The Love Bank Mechanism

So let's start with the foundation. The mechanism that explains why marriages thrive or die. Every person in your life has an emotional bank account in your head. You're not consciously tracking it, but your brain is keeping score. When someone makes you feel good, units go in.

When they make you feel bad, units come out. Pleasant conversation, maybe 2 units deposited. Really great interaction, 10 units.

Best experience of the month, 30 units. Same system in reverse. Mild annoyance costs 2 units.

Make you feel genuinely bad, lose 10. One of the worst interactions you've had, 30 units gone.

Here's what matters. These balances determine who you want to be around. High balance means you look forward to seeing them.

You think about them when they're gone. Low balance means you find excuses to avoid them.

You might not notice you're doing it, but you are. The feeling you call love tracks directly with the account total.

This is why courtship builds love so fast. You only see each other during good moments. Every date is carefully planned to feel good. Units pile up quickly. John meets Mary and she deposits 15 units immediately just by being attractive and interesting.

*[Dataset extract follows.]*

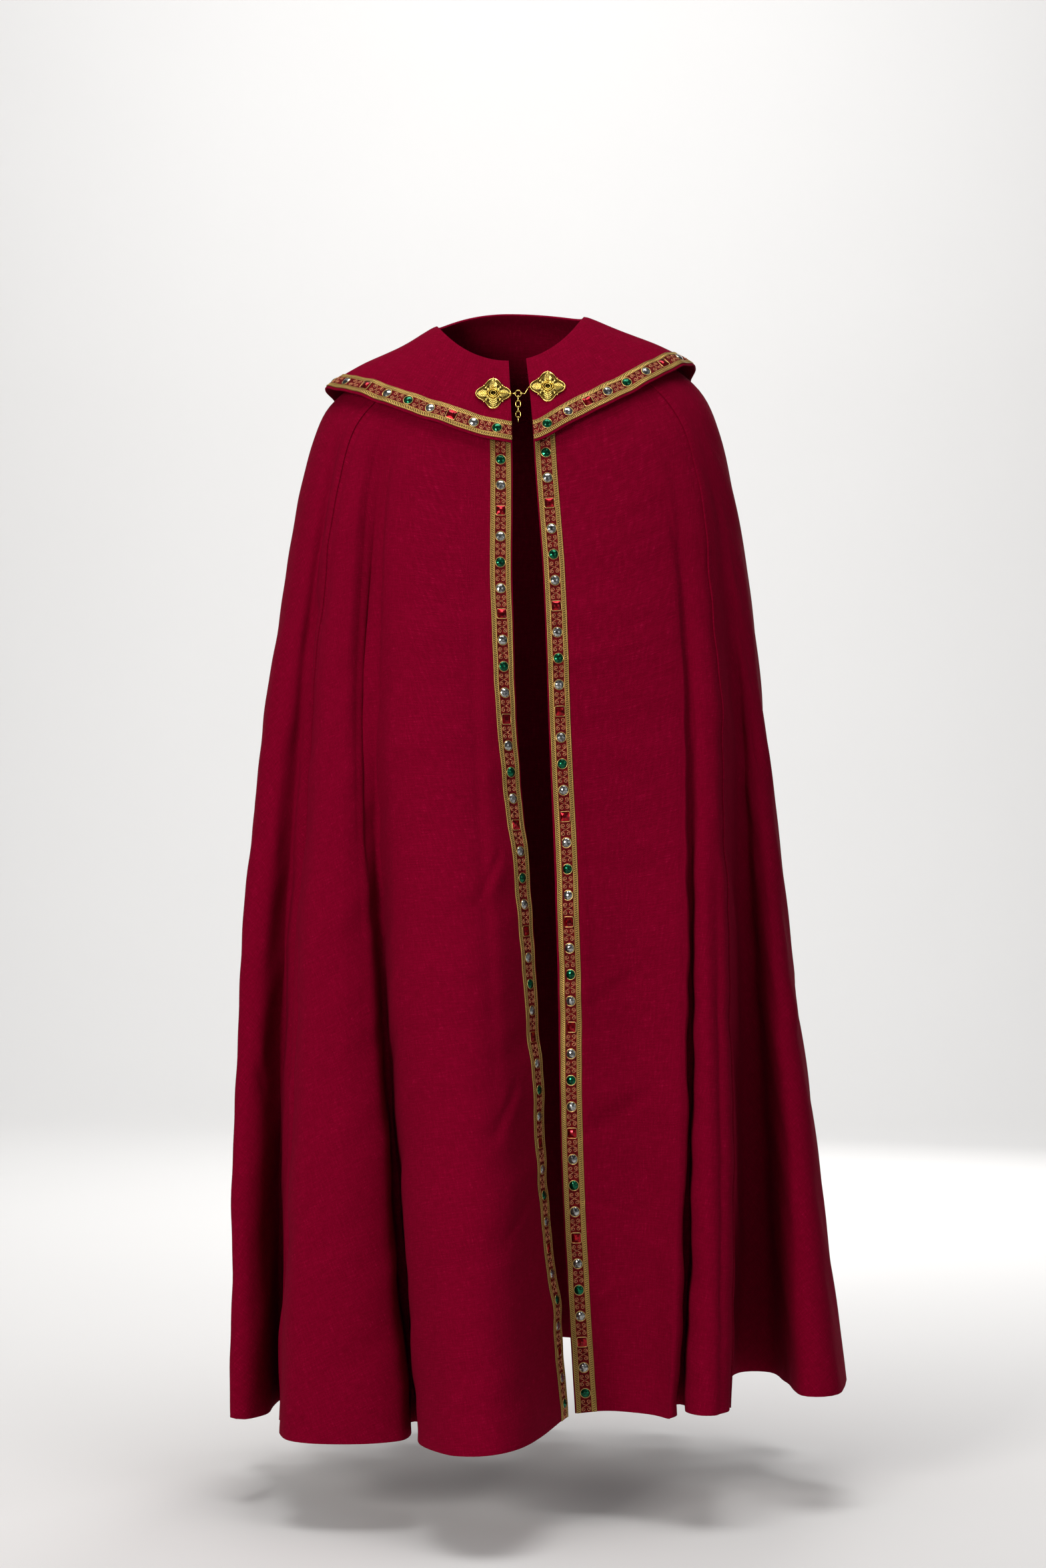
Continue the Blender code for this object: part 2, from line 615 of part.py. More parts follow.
def build_cloth(collection):
    """The three panels of the cloak, the cape over them, and their galloon."""
    cloth = material("crimson_wool", (0.19, 0.0025, 0.019), 0.85)
    braid = material("gold_braid", (0.62, 0.38, 0.13), 0.45, 0.6)
    all_levels = edge_levels(STONES_PER_FRONT)
    levels = np.concatenate([all_levels[:CLOSE_ROWS], all_levels[CLOSE_ROWS::2]])
    wall("back_panel", panel_grid("back", levels, 0.0), panel_grid("back", levels, -CLOTH), cloth, collection)
    for side in ("right", "left"):
        outer, inner = panel_grid(side, levels, 0.0), panel_grid(side, levels, -CLOTH)
        wall("front_panel_" + side, outer, inner, cloth, collection, galloon_under=True)
        bands = [with_midpoints(grid[:, 1:3], CLOSE_ROWS)[1:] for grid in (outer, inner)]
        galloon("front_galloon_" + side, *bands, FIRST_STONE, braid, collection)
    place, level, stand = cape_stops()
    outer, inner = cloth_point(place, level, stand + CLOTH), cloth_point(place, level, stand)
    wall("shoulder_cape", outer, inner, cloth, collection)
    bands = [grid[-3:-1].transpose(1, 0, 2) for grid in (outer, inner)]
    galloon("cape_galloon", *bands, 0, braid, collection)
    return outer, inner


def build_clasp(outer, inner, collection):
    """The plaques, the ring between them, the hook and the loop that hold it, and the chain."""
    brass = material("bright_brass", (0.80, 0.56, 0.20), 0.25, 1.0)
    across, forward, up = Vector((1, 0, 0)), Vector((0, -1, 0)), Vector((0, 0, 1))
    tips = []
    for name, (x, z), side in (("right", PLAQUE_RIGHT_AT, 1), ("left", PLAQUE_LEFT_AT, -1)):
        seat, outward = plaque_seat(x, z, outer, inner)
        plaque("morse_plaque_" + name, seat, outward, brass, collection)
        toward = (side * (across - outward.x * outward)).normalized()
        middle = PLAQUE_PROFILE[0][1] / 2
        tips.append(seat + (PLAQUE_RADIUS + PLAQUE_LOBE) * toward + middle * outward)
    gap = 2 * WIRE + WIRE_CLEARANCE
    centre = Vector((RING_X, tips[0].y, tips[0].z))
    ring = [centre + point for point in oval(RING_RADIUS, RING_RADIUS, across, up)]
    wire("morse_ring", ring, True, brass, collection)

    ring_reach = oval_reach(RING_RADIUS, RING_RADIUS)
    far = tips[0] + (WIRE + WIRE_CLEARANCE) * across
    near = centre - (ring_reach - gap) * across
    loop = [(far + near) / 2 + point for point in oval((near - far).length / 2, LOOP_HALF_WIDTH, across, forward)]
    wire("morse_loop", loop, True, brass, collection)

    bend = centre + (ring_reach - gap) * across
    end = tips[1] - HOOK_CLEARANCE * across
    hook = [end, bend + HOOK_SHANK * across - HOOK_DIP * gap * forward]
    for number in range(HOOK_POINTS):
        angle = math.pi * number / (HOOK_POINTS - 1)
        hook.append(bend + gap * (1 - math.sin(angle)) * across - gap * math.cos(angle) * forward)
    hook.append(bend + HOOK_TIP * across + gap * forward)
    wire("morse_hook", hook, False, brass, collection)

    hinge = bpy.data.objects.new("chain_hinge", None)
    hinge.location = centre - ring_reach * up
    collection.objects.link(hinge)
    link_reach = oval_reach(LINK_HALF_LENGTH, LINK_HALF_WIDTH)
    for number in range(LINKS):
        drop = link_reach - gap + number * (2 * link_reach - gap)
        side = forward if number % 2 == 0 else across
        points = [point - drop * up for point in oval(LINK_HALF_LENGTH, LINK_HALF_WIDTH, up, side)]
        link = wire(f"chain_link_{number + 1}", points, True, brass, collection)
        link.parent = hinge


def main():
    for old in list(bpy.data.objects):
        bpy.data.objects.remove(old)
    collection = bpy.data.collections.new("cope")
    bpy.context.scene.collection.children.link(collection)
    outer, inner = build_cloth(collection)
    build_clasp(outer, inner, collection)


main()
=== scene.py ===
"""Dresses a worn cope: its wool with creases, its stone-set galloon, its gilt clasp, and the studio round it.

Metres, in the frame of the solids: +Z up, the garment faces -Y, and right and left are the wearer's.
The cloth's surface is the solids' own: place is the angle in degrees round the body, level runs from 0
at the neck to 1 at the hem, and a thread is named by its place at the hem.
"""

import math

import bmesh
import bpy
import numpy as np
from bpy.props import FloatProperty, FloatVectorProperty, PointerProperty
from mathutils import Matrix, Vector


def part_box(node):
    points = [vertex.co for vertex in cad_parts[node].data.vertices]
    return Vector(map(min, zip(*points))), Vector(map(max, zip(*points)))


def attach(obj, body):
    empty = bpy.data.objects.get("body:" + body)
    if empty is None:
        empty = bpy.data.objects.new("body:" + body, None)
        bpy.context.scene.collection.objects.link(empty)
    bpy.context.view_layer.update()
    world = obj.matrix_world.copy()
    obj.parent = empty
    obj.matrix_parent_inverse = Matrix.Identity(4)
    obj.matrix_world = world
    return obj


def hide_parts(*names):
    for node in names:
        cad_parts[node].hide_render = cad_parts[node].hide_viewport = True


bl_info = {
    "name": "Cope Dresser",
    "version": (1, 0, 0),
    "blender": (4, 5, 0),
    "location": "3D View > Sidebar > Cope",
    "description": "Dresses a worn cope in wool, galloon, stones and a gilt clasp",
    "category": "Object",
}

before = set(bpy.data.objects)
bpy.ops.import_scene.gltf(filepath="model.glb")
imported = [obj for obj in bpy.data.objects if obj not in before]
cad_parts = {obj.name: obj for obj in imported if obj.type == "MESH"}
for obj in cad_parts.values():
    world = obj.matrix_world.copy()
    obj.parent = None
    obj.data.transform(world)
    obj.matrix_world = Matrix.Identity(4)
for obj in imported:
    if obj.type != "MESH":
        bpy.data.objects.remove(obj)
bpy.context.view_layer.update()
COPE, CHAIN = "cope", "chain"

# Cloth and trim, as the solids have them, and the rounding of the cloth's edges
CLOTH = 0.0020
GALLOON_WIDTH = 0.026
FRONT_MARGIN = 0.0015
CAPE_MARGIN = 0.0030
CLOAK_LENGTH = 1.41
EDGE_ROUNDING = 0.00035

# Stones. A front edge is parted into equal lengths, and from FIRST_STONE on each holds a stone, a shift
# above its middle. The cape's first and last stones lie CAPE_END_SHARE of a pitch in from its ends.
STONES_PER_FRONT = 41
FIRST_STONE = 3
STONE_SHIFT = {"right": 0.0035, "left": 0.0090}
CAPE_STONES = 35
CAPE_END_SHARE = 0.6
STONE_ORDER = ("green", "clear", "red", "clear")

# The side seams' threads, and the fine columns and rows of the cloth. Each panel has a column on every
# fold line that lies further than LINE_MARGIN from its sides, and at least LEAST_COLUMNS between two of
# them. Columns also lie at stops in from the front edge and from a seam.
LEFT_SEAM = 40.0
RIGHT_SEAM = 308.0
LINE_MARGIN = 1.2
FRONT_COLUMN_STEP = 0.0052
BACK_COLUMN_STEP = 0.0100
LEAST_COLUMNS = 3
FRONT_ROWS = 250
BACK_ROWS = 140
COARSE_ROWS = 150
EDGE_STOPS = (0.0, 0.0015, 0.0080, 0.0145, 0.0210, 0.0275)
SEAM_STOPS = (0.0, 0.0020, 0.0045, 0.0080)

# The cloth dips toward a seam. Both panels run a lap past it, and the back one lies a little under.
SEAM_DIP = 0.00006
SEAM_LAP = 0.0003
SEAM_UNDER = 0.0001

# The cape over the shoulders: where its lower edge lies on the cloak, and how far it stands off
CAPE_EDGE = {
    # place, level, stand
    "left_corner": (8, 0.099, 0.009),
    "left_breast": (24, 0.086, 0.008),
    "left_shoulder_front": (50, 0.087, 0.010),
    "left_shoulder": (84, 0.101, 0.019),
    "left_arm_back": (103, 0.108, 0.010),
    "left_blade": (130, 0.124, 0.007),
    "back": (180, 0.146, 0.008),
    "right_blade": (230, 0.128, 0.007),
    "right_arm_back": (258, 0.113, 0.009),
    "right_shoulder": (279, 0.111, 0.020),
    "right_shoulder_front": (308, 0.094, 0.011),
    "right_breast": (336, 0.088, 0.008),
    "right_corner": (361, 0.099, 0.009),
}
CAPE_NECK_STAND = 0.0007
CAPE_SPREAD = 0.7
CAPE_FINE_COLUMNS = 420
CAPE_CLOTH_STEP = 2
CAPE_FINE_ROWS = 110
CAPE_CLOTH_ROWS = 34

# The cape's soft ripples: height, degrees for one wave, how far it slants down the cape, and its shift
CAPE_RIPPLES = ((0.0011, 19.0, 3.0, 0.0), (0.00077, 11.0, -4.0, 2.0))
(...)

First date goes well, 20 more units. Within months her balance hits 1,000, higher than any woman in his life.

He thinks he's never loved anyone more. He hasn't, her account total is actually higher. Marriage changes the math.

Now you're together during boring moments, stressful moments, sick moments. Credits and debits happen constantly based on normal life.

If you keep meeting each other's needs, the balance still grows, just slower. But here's where couples get destroyed.

Mary goes back to school. Suddenly she's too tired for sex. No time for the activities they used to share. Always buried in books, emotionally unavailable. Over two years, John's balance in her account drops from 2,000 units to 1,000.

He doesn't decide to stop loving her. The math changes, and his feelings follow the math.

Meanwhile his coworker Noreen is making deposits. She has time for conversation. She's interested in his thoughts.

She's sexually available. Her balance climbs to 800, then 1,000. Now John loves both women because both have high balances.

This is what people miss about affairs. They don't happen because someone chooses to be evil.

They happen because someone else's account grows while the spouse's account shrinks. The unfaithful partner isn't defying their feelings, they're following them. And feelings follow the math of deposits and withdrawals.

You can't sustain romantic love through good intentions. You sustain it by consistently depositing into the account through meeting specific needs. Stop making deposits and the balance drops. Keep making withdrawals through unmet needs and the balance goes negative.

Once it's negative, you actively avoid that person. That's not a marriage problem, that's a math problem.

Review

Marriage isn't sustained by feelings—feelings follow the math of deposits and withdrawals.

So here's your assignment: identify your spouse's actual top five needs, not the ones you assume matter. Then spend the next week making deliberate deposits into those specific accounts. Track what happens to your emotional connection.

Because the truth Harley discovered cuts both ways—neglect creates distance mechanically, but attention rebuilds love just as predictably.

The system works if you work the system.